◆ Directions:
Copy out all lines with the word "bodies" in them.

◆ Recorded data:
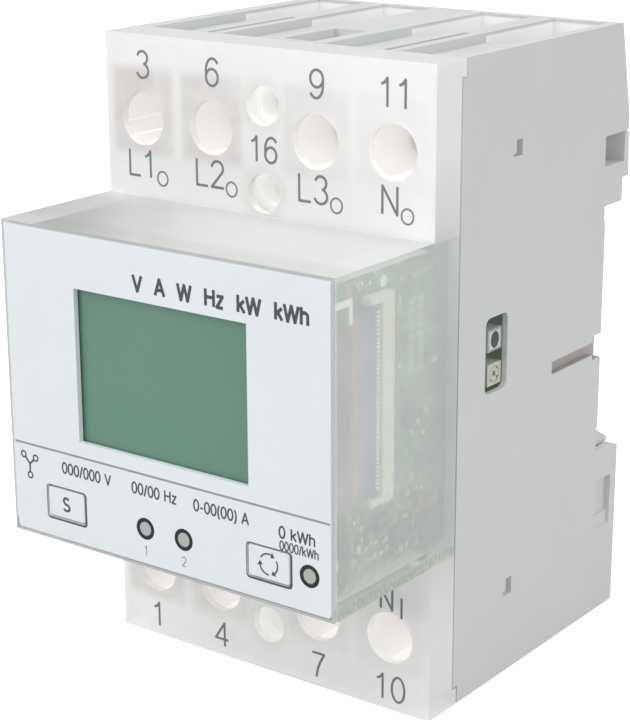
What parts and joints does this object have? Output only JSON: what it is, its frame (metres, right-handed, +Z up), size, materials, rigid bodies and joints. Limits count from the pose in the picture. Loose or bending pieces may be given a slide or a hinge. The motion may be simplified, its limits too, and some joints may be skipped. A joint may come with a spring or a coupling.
{
  "type": "smart electric meter",
  "caption": "DIN-rail three-phase smart electricity meter with stepped clear front, green display, two keys, cage terminals and a sliding rail clip.",
  "frame": {"origin": "on the face that rests on the DIN rail, at the middle of the width and of the front block's height", "axes": "+X to the right seen from the front, +Y towards the rail and the wall, +Z up"},
  "size_m": [0.054, 0.072, 0.088],
  "materials": {
    "housing_plastic": "fine satin moulding",
    "cover_plastic": "clear, milky over the terminals",
    "panel_plastic": "satin white print panel",
    "key_plastic": "satin white",
    "lcd_glass": "plain green display glass",
    "white_plastic": "satin",
    "black_plastic": "matt",
    "light_pipe": "frosted smoke grey",
    "led_body": "clear resin",
    "circuit_board": "green solder mask",
    "ivory_plastic": "satin",
    "ribbon_film": "smooth film",
    "copper": "tinned copper strip",
    "core_casing": "satin",
    "capacitor_sleeve": "shrunk sleeve",
    "shield_can": "tin plate",
    "plated_steel": "zinc plated",
    "screw_steel": "zinc plated",
    "terminal_plastic": "satin",
    "clip_plastic": "satin"
  },
  "bodies": {
    "case": {"rear_housing": "housing_plastic", "front_cover": "cover_plastic", "front_panel": "panel_plastic", "lcd_panel": "lcd_glass", "lcd_holder": "white_plastic", "s_switch": "black_plastic", "scroll_switch": "black_plastic", "led_pipe_1": "light_pipe", "led_pipe_2": "light_pipe", "pulse_pipe": "light_pipe", "led_1": "led_body", "led_2": "led_body", "pulse_led": "led_body", "display_board": "circuit_board", "side_board": "circuit_board", "main_board": "circuit_board", "ribbon_connector": "ivory_plastic", "ribbon_cable": "ribbon_film", "ir_detector": "white_plastic", "ir_emitter": "ivory_plastic", "capacitor": "capacitor_sleeve", "power_transformer": "black_plastic", "radio_module": "shield_can", "busbar_l1": "copper", "busbar_l2": "copper", "busbar_l3": "copper", "busbar_n": "copper", "current_transformer_l1": "core_casing", "current_transformer_l2": "core_casing", "current_transformer_l3": "core_casing", "aux_block_top": "terminal_plastic", "aux_block_bottom": "terminal_plastic"},
    "s_key": {"s_key": "key_plastic"},
    "scroll_key": {"scroll_key": "key_plastic"},
    "terminal_cage_3": {"terminal_cage_3": "plated_steel"},
    "terminal_cage_6": {"terminal_cage_6": "plated_steel"},
    "terminal_cage_9": {"terminal_cage_9": "plated_steel"},
    "terminal_cage_11": {"terminal_cage_11": "plated_steel"},
    "terminal_cage_1": {"terminal_cage_1": "plated_steel"},
    "terminal_cage_4": {"terminal_cage_4": "plated_steel"},
    "terminal_cage_7": {"terminal_cage_7": "plated_steel"},
    "terminal_cage_10": {"terminal_cage_10": "plated_steel"},
    "terminal_screw_3": {"terminal_screw_3": "screw_steel"},
    "terminal_screw_6": {"terminal_screw_6": "screw_steel"},
    "terminal_screw_9": {"terminal_screw_9": "screw_steel"},
    "terminal_screw_11": {"terminal_screw_11": "screw_steel"},
    "terminal_screw_1": {"terminal_screw_1": "screw_steel"},
    "terminal_screw_4": {"terminal_screw_4": "screw_steel"},
    "terminal_screw_7": {"terminal_screw_7": "screw_steel"},
    "terminal_screw_10": {"terminal_screw_10": "screw_steel"},
    "aux_clamp_top_outer": {"aux_clamp_top_outer": "plated_steel"},
    "aux_clamp_top_inner": {"aux_clamp_top_inner": "plated_steel"},
    "aux_clamp_bottom_outer": {"aux_clamp_bottom_outer": "plated_steel"},
    "aux_clamp_bottom_inner": {"aux_clamp_bottom_inner": "plated_steel"},
    "aux_screw_top_outer": {"aux_screw_top_outer": "screw_steel"},
    "aux_screw_top_inner": {"aux_screw_top_inner": "screw_steel"},
    "aux_screw_bottom_outer": {"aux_screw_bottom_outer": "screw_steel"},
    "aux_screw_bottom_inner": {"aux_screw_bottom_inner": "screw_steel"},
    "din_clip": {"din_clip": "clip_plastic"}
  },
  "joints": [
    {"name": "din_clip_slide", "type": "slide", "parent": "case", "child": "din_clip", "axis": [0, 0, -1], "range_m": [0, 0.004], "stiffness_N_per_m": 1500, "springref_m": -0.001},
    {"name": "s_key_press", "type": "slide", "parent": "case", "child": "s_key", "axis": [0, 1, 0], "range_m": [0, 0.0004], "stiffness_N_per_m": 2500},
    {"name": "scroll_key_press", "type": "slide", "parent": "case", "child": "scroll_key", "axis": [0, 1, 0], "range_m": [0, 0.0004], "stiffness_N_per_m": 2500},
    {"name": "terminal_screw_3_turn", "type": "hinge", "parent": "case", "child": "terminal_screw_3", "pos_m": [-0.0206, -0.0352, 0.0325], "axis": [0, 1, 0], "range_deg": [0, 3375]},
    {"name": "terminal_cage_3_lift", "type": "slide", "parent": "case", "child": "terminal_cage_3", "axis": [0, -1, 0], "range_m": [0, 0.0075]},
    {"name": "terminal_screw_6_turn", "type": "hinge", "parent": "case", "child": "terminal_screw_6", "pos_m": [-0.0086, -0.0352, 0.0325], "axis": [0, 1, 0], "range_deg": [0, 3375]},
    {"name": "terminal_cage_6_lift", "type": "slide", "parent": "case", "child": "terminal_cage_6", "axis": [0, -1, 0], "range_m": [0, 0.0075]},
    {"name": "terminal_screw_9_turn", "type": "hinge", "parent": "case", "child": "terminal_screw_9", "pos_m": [0.0086, -0.0352, 0.0325], "axis": [0, 1, 0], "range_deg": [0, 3375]},
    {"name": "terminal_cage_9_lift", "type": "slide", "parent": "case", "child": "terminal_cage_9", "axis": [0, -1, 0], "range_m": [0, 0.0075]},
    {"name": "terminal_screw_11_turn", "type": "hinge", "parent": "case", "child": "terminal_screw_11", "pos_m": [0.0206, -0.0352, 0.0325], "axis": [0, 1, 0], "range_deg": [0, 3375]},
    {"name": "terminal_cage_11_lift", "type": "slide", "parent": "case", "child": "terminal_cage_11", "axis": [0, -1, 0], "range_m": [0, 0.0075]},
    {"name": "terminal_screw_1_turn", "type": "hinge", "parent": "case", "child": "terminal_screw_1", "pos_m": [-0.0206, -0.0352, -0.0334], "axis": [0, 1, 0], "range_deg": [0, 3375]},
    {"name": "terminal_cage_1_lift", "type": "slide", "parent": "case", "child": "terminal_cage_1", "axis": [0, -1, 0], "range_m": [0, 0.0075]},
    {"name": "terminal_screw_4_turn", "type": "hinge", "parent": "case", "child": "terminal_screw_4", "pos_m": [-0.0086, -0.0352, -0.0334], "axis": [0, 1, 0], "range_deg": [0, 3375]},
    {"name": "terminal_cage_4_lift", "type": "slide", "parent": "case", "child": "terminal_cage_4", "axis": [0, -1, 0], "range_m": [0, 0.0075]},
    {"name": "terminal_screw_7_turn", "type": "hinge", "parent": "case", "child": "terminal_screw_7", "pos_m": [0.0086, -0.0352, -0.0334], "axis": [0, 1, 0], "range_deg": [0, 3375]},
    {"name": "terminal_cage_7_lift", "type": "slide", "parent": "case", "child": "terminal_cage_7", "axis": [0, -1, 0], "range_m": [0, 0.0075]},
    {"name": "terminal_screw_10_turn", "type": "hinge", "parent": "case", "child": "terminal_screw_10", "pos_m": [0.0206, -0.0352, -0.0334], "axis": [0, 1, 0], "range_deg": [0, 3375]},
    {"name": "terminal_cage_10_lift", "type": "slide", "parent": "case", "child": "terminal_cage_10", "axis": [0, -1, 0], "range_m": [0, 0.0075]},
    {"name": "aux_screw_top_outer_turn", "type": "hinge", "parent": "case", "child": "aux_screw_top_outer", "pos_m": [0.0001, -0.039, 0.0363], "axis": [0, 1, 0], "range_deg": [0, 1728]},
    {"name": "aux_clamp_top_outer_lift", "type": "slide", "parent": "case", "child": "aux_clamp_top_outer", "axis": [0, -1, 0], "range_m": [0, 0.0024]},
    {"name": "aux_screw_top_inner_turn", "type": "hinge", "parent": "case", "child": "aux_screw_top_inner", "pos_m": [0.0001, -0.039, 0.0247], "axis": [0, 1, 0], "range_deg": [0, 1728]},
    {"name": "aux_clamp_top_inner_lift", "type": "slide", "parent": "case", "child": "aux_clamp_top_inner", "axis": [0, -1, 0], "range_m": [0, 0.0024]},
    {"name": "aux_screw_bottom_outer_turn", "type": "hinge", "parent": "case", "child": "aux_screw_bottom_outer", "pos_m": [0.0001, -0.039, -0.037], "axis": [0, 1, 0], "range_deg": [0, 1728]},
    {"name": "aux_clamp_bottom_outer_lift", "type": "slide", "parent": "case", "child": "aux_clamp_bottom_outer", "axis": [0, -1, 0], "range_m": [0, 0.0024]},
    {"name": "aux_screw_bottom_inner_turn", "type": "hinge", "parent": "case", "child": "aux_screw_bottom_inner", "pos_m": [0.0001, -0.039, -0.0254], "axis": [0, 1, 0], "range_deg": [0, 1728]},
    {"name": "aux_clamp_bottom_inner_lift", "type": "slide", "parent": "case", "child": "aux_clamp_bottom_inner", "axis": [0, -1, 0], "range_m": [0, 0.0024]}
  ],
  "couplings": [
    {"joint": "terminal_screw_3_turn", "follows": "terminal_cage_3_lift", "rad_per_m": 7854},
    {"joint": "terminal_screw_6_turn", "follows": "terminal_cage_6_lift", "rad_per_m": 7854},
    {"joint": "terminal_screw_9_turn", "follows": "terminal_cage_9_lift", "rad_per_m": 7854},
    {"joint": "terminal_screw_11_turn", "follows": "terminal_cage_11_lift", "rad_per_m": 7854},
    {"joint": "terminal_screw_1_turn", "follows": "terminal_cage_1_lift", "rad_per_m": 7854},
    {"joint": "terminal_screw_4_turn", "follows": "terminal_cage_4_lift", "rad_per_m": 7854},
    {"joint": "terminal_screw_7_turn", "follows": "terminal_cage_7_lift", "rad_per_m": 7854},
    {"joint": "terminal_screw_10_turn", "follows": "terminal_cage_10_lift", "rad_per_m": 7854},
    {"joint": "aux_screw_top_outer_turn", "follows": "aux_clamp_top_outer_lift", "rad_per_m": 12566},
    {"joint": "aux_screw_top_inner_turn", "follows": "aux_clamp_top_inner_lift", "rad_per_m": 12566},
    {"joint": "aux_screw_bottom_outer_turn", "follows": "aux_clamp_bottom_outer_lift", "rad_per_m": 12566},
    {"joint": "aux_screw_bottom_inner_turn", "follows": "aux_clamp_bottom_inner_lift", "rad_per_m": 12566}
  ]
}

◆ Task solution:
What parts and joints does this object have? Output only JSON: what it is, its frame (metres, right-handed, +Z up), size, materials, rigid bodies and joints. Limits count from the pose in the picture. Loose or bending pieces may be given a slide or a hinge. The motion may be simplified, its limits too, and some joints may be skipped. A joint may come with a spring or a coupling.
  "bodies": {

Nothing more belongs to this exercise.